Birdwatchers often come across bird names that include a person’s name, either in the vernacular (English) name or latinised in the scientific nomenclature. Such names are properly called eponyms, and few people will not have been curious as to who some of these people were (or are).


Names such as Darwin, Wallace, Audubon, Gould and (Gilbert) White are well known to most people. Keener birders will have yearned to see Pallas’s Warbler, Hume’s Owl, Swainson’s Thrush, Steller’s Eider or Brünnich’s Guillemot. But few people today will have even heard of Albertina’s Myna, Barraband’s Parrot, Guerin’s Helmetcrest or Savigny’s Eagle Owl. This extraordinary new work lists more than 4,000 eponymous names covering 10,000 genera, species and subspecies of birds. Every taxon with an eponymous vernacular or scientific name (whether in current usage or not) is listed, followed by a concise biography of the person concerned.

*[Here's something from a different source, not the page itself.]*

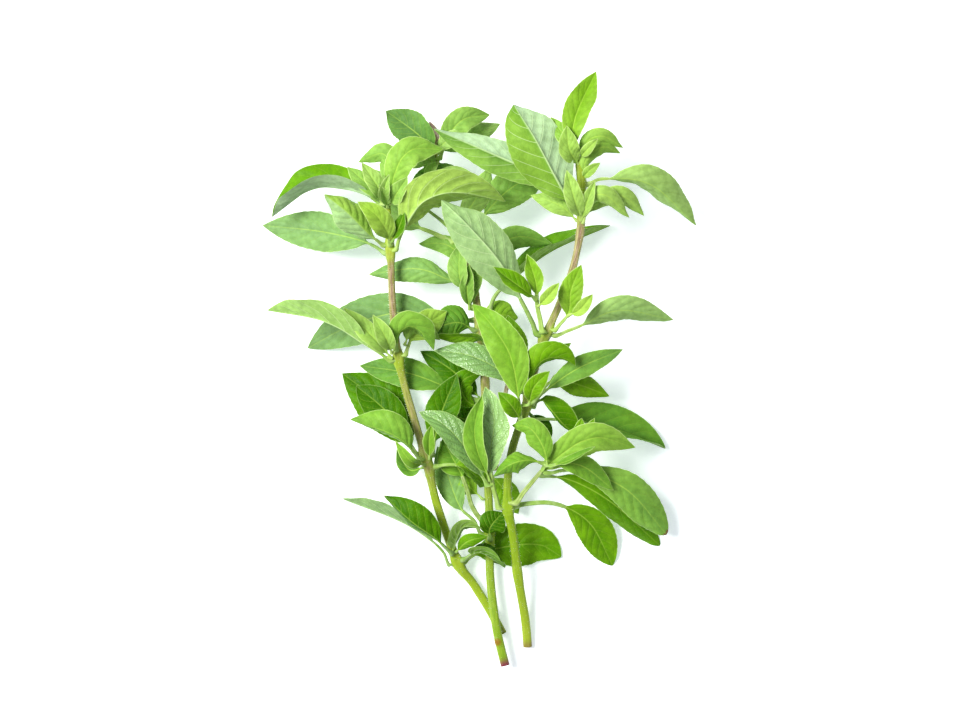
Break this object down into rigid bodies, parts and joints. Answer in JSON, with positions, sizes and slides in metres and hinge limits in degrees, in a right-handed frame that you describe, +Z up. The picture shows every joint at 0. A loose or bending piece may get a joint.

These entries vary in length from a few lines to several paragraphs, depending on the availability of information or the importance of the individual’s legacy. The text is punctuated with intriguing or little-known facts, unearthed in the course of the authors’ extensive research.


Ornithologists will find this an invaluable reference, especially to sort out birds named after people with identical surnames or in situations where only a person's forenames are used. But all birders will find much of interest in this fascinating volume, a book to dip into time and time again whenever their curiosity is aroused.